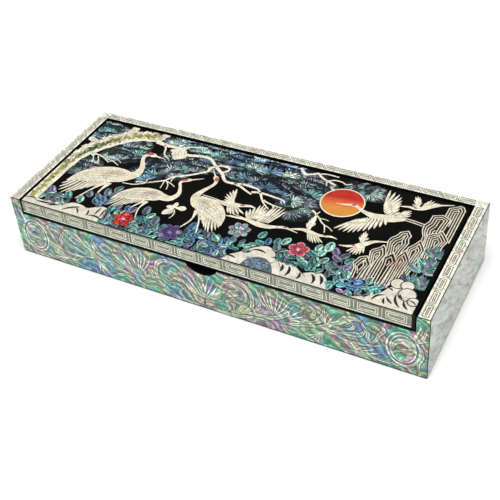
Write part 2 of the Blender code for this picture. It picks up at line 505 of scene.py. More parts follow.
def new_finish(name, roughness, coat=0.0, specular=0.5):
    """A material with its tree, its shader and object coordinates."""
    material = bpy.data.materials.new(name)
    material.use_nodes = True
    tree = material.node_tree
    shader = tree.nodes["Principled BSDF"]
    shader.inputs["Roughness"].default_value = roughness
    shader.inputs["Coat Weight"].default_value = coat
    shader.inputs["Coat Roughness"].default_value = 0.08
    shader.inputs["Specular IOR Level"].default_value = specular
    place = node(tree, "ShaderNodeTexCoord").outputs["Object"]
    return material, tree, shader, place


def surface(tree, shader, tint, haze, relief, strength, depth):
    """Gives a shader its colour, its roughness and the bump of a relief."""
    tree.links.new(tint, shader.inputs["Base Color"])
    tree.links.new(haze, shader.inputs["Roughness"])
    bump = node(tree, "ShaderNodeBump", (("Height", relief), ("Strength", strength), ("Distance", depth)))
    tree.links.new(bump.outputs["Normal"], shader.inputs["Normal"])


def lacquer_finish(name):
    """Black lacquer: deep gloss, with faint polishing haze in its roughness and a slight orange peel."""
    material, tree, shader, place = new_finish(name, 0.14, specular=0.07)
    black = colours()["lacquer"]
    cloud = noise(tree, place, 60, 3)
    tint = ramp(tree, cloud, ((0.3, black), (0.8, black * 1.8)))
    haze = ramp(tree, cloud, ((0.3, 0.10), (0.75, 0.20)))
    surface(tree, shader, tint, haze, noise(tree, place, 900), 0.15, 0.00002)
    return material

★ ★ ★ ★

Short problem: All of the lines above need to be given again exactly.

Solution to the exercise:
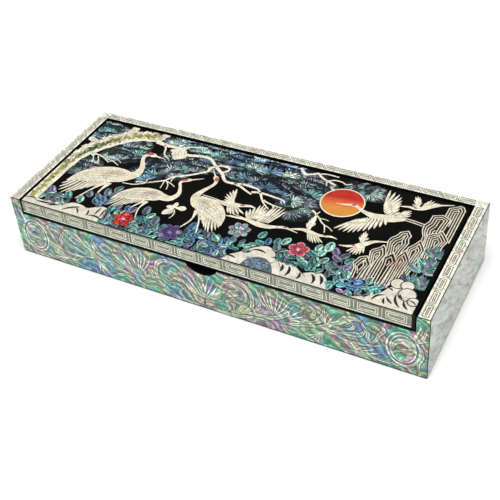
Write part 2 of the Blender code for this picture. It picks up at line 505 of scene.py. More parts follow.
def new_finish(name, roughness, coat=0.0, specular=0.5):
    """A material with its tree, its shader and object coordinates."""
    material = bpy.data.materials.new(name)
    material.use_nodes = True
    tree = material.node_tree
    shader = tree.nodes["Principled BSDF"]
    shader.inputs["Roughness"].default_value = roughness
    shader.inputs["Coat Weight"].default_value = coat
    shader.inputs["Coat Roughness"].default_value = 0.08
    shader.inputs["Specular IOR Level"].default_value = specular
    place = node(tree, "ShaderNodeTexCoord").outputs["Object"]
    return material, tree, shader, place


def surface(tree, shader, tint, haze, relief, strength, depth):
    """Gives a shader its colour, its roughness and the bump of a relief."""
    tree.links.new(tint, shader.inputs["Base Color"])
    tree.links.new(haze, shader.inputs["Roughness"])
    bump = node(tree, "ShaderNodeBump", (("Height", relief), ("Strength", strength), ("Distance", depth)))
    tree.links.new(bump.outputs["Normal"], shader.inputs["Normal"])


def lacquer_finish(name):
    """Black lacquer: deep gloss, with faint polishing haze in its roughness and a slight orange peel."""
    material, tree, shader, place = new_finish(name, 0.14, specular=0.07)
    black = colours()["lacquer"]
    cloud = noise(tree, place, 60, 3)
    tint = ramp(tree, cloud, ((0.3, black), (0.8, black * 1.8)))
    haze = ramp(tree, cloud, ((0.3, 0.10), (0.75, 0.20)))
    surface(tree, shader, tint, haze, noise(tree, place, 900), 0.15, 0.00002)
    return material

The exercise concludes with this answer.